* [Task description]:
Looking at the listing, state how many of its lines contain the string "this". Write only the number.

* [Entries with model source code]:
** begin **

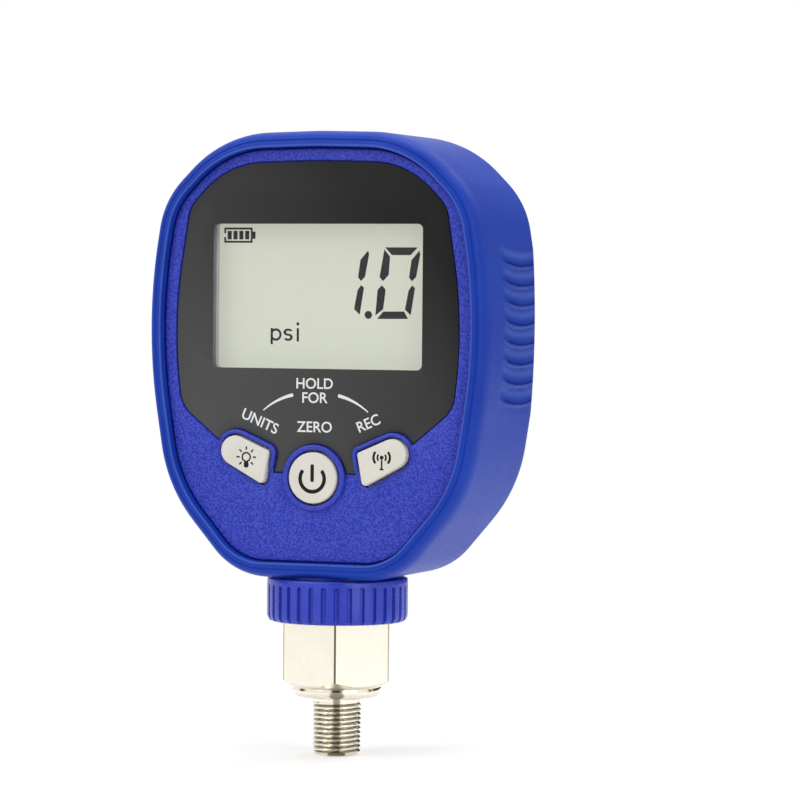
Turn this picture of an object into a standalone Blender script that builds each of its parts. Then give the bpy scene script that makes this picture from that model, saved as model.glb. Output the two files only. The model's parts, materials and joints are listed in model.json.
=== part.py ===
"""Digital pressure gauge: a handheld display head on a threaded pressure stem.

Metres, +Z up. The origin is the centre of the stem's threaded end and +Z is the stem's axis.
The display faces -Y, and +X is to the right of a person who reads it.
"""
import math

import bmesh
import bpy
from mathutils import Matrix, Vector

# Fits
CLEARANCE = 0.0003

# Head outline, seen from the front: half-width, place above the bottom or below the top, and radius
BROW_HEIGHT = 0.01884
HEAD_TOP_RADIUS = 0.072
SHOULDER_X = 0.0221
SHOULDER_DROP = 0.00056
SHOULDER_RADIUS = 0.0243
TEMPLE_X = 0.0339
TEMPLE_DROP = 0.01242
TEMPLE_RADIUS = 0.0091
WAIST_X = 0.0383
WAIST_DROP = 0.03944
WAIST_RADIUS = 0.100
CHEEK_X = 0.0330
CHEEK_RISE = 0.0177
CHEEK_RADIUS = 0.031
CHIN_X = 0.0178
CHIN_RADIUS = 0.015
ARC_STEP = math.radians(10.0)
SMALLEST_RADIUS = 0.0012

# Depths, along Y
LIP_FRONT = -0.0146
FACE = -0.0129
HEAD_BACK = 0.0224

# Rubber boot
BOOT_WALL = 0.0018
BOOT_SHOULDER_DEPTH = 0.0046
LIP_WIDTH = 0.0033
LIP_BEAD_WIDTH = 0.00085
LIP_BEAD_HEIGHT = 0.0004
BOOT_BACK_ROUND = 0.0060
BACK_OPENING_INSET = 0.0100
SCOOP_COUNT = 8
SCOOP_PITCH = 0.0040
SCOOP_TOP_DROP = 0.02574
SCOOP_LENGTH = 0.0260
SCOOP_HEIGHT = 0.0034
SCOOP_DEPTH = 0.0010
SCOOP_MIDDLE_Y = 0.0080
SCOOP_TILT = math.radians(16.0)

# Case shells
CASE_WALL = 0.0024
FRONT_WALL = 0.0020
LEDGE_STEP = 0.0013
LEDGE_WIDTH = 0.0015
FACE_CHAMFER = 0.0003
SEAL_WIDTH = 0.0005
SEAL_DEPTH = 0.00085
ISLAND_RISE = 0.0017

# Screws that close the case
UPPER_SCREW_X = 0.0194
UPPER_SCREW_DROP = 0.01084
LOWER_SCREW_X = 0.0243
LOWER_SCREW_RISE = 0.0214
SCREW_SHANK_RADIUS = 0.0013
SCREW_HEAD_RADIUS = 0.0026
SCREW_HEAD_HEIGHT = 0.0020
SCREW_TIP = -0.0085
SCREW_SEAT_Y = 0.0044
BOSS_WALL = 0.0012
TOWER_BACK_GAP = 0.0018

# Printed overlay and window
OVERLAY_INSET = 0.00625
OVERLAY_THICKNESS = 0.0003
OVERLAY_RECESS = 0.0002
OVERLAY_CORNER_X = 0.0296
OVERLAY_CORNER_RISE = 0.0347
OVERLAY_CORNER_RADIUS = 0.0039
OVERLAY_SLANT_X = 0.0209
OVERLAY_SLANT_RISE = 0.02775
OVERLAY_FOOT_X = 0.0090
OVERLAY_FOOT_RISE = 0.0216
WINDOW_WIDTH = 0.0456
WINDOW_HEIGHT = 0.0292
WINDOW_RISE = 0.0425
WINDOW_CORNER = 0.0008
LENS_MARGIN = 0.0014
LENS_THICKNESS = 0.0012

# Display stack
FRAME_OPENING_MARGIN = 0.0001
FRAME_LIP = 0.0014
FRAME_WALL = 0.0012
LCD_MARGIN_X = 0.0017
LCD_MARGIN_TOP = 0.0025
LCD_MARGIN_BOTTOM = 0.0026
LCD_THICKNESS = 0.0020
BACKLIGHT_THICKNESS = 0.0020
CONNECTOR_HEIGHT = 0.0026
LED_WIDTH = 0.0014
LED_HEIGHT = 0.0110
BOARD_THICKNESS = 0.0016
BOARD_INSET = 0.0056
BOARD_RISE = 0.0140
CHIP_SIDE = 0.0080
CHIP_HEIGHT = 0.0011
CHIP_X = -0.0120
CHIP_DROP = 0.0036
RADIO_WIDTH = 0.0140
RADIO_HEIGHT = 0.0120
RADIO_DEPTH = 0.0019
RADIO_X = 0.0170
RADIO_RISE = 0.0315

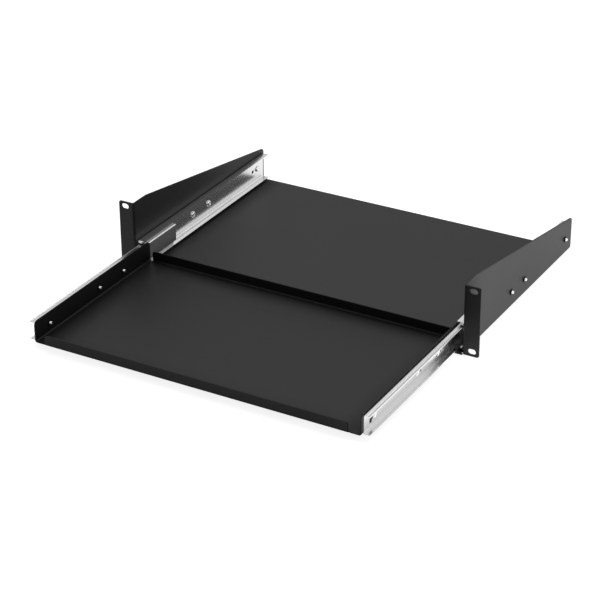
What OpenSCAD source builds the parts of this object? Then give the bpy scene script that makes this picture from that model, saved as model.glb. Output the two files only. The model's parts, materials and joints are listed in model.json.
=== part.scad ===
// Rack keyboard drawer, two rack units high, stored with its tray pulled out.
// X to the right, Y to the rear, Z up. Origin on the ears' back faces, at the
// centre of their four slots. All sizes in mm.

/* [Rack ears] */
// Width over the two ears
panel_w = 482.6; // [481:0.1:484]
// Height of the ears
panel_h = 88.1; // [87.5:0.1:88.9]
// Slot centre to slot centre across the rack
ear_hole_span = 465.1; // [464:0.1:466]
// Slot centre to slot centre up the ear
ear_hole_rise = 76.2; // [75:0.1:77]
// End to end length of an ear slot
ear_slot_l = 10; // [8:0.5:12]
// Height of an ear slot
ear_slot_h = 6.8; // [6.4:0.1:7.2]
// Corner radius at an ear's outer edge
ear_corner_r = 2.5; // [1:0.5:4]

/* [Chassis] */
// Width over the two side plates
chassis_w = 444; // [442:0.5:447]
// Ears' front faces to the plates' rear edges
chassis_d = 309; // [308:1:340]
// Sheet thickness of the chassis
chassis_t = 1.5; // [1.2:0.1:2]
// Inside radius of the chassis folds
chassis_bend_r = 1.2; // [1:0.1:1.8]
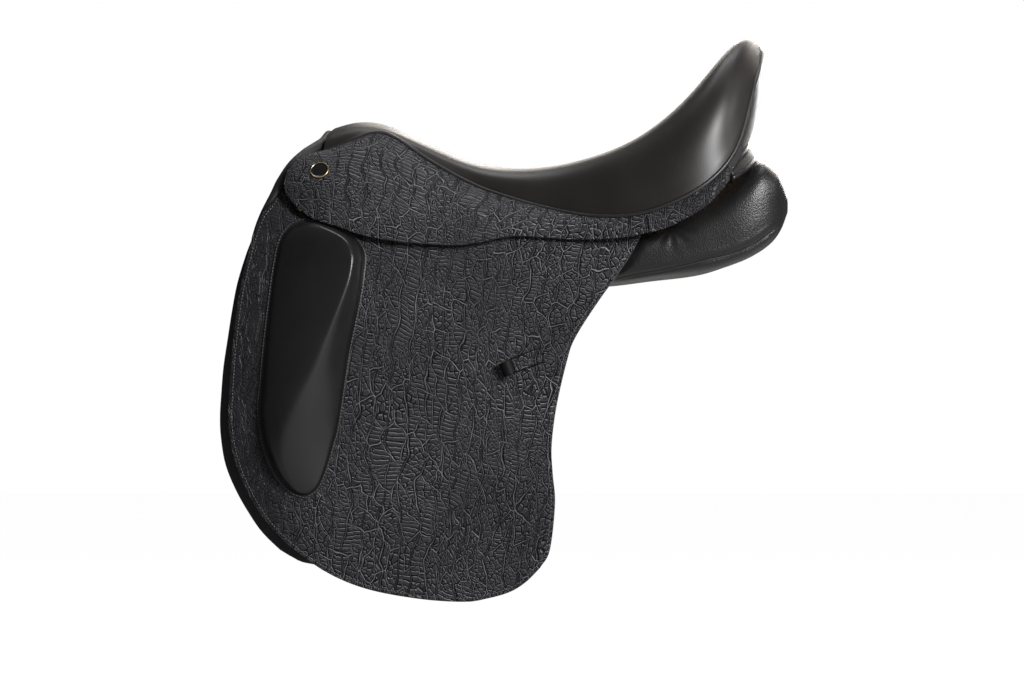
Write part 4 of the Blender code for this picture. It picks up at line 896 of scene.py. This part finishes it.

** end **

* [Correct response]:
3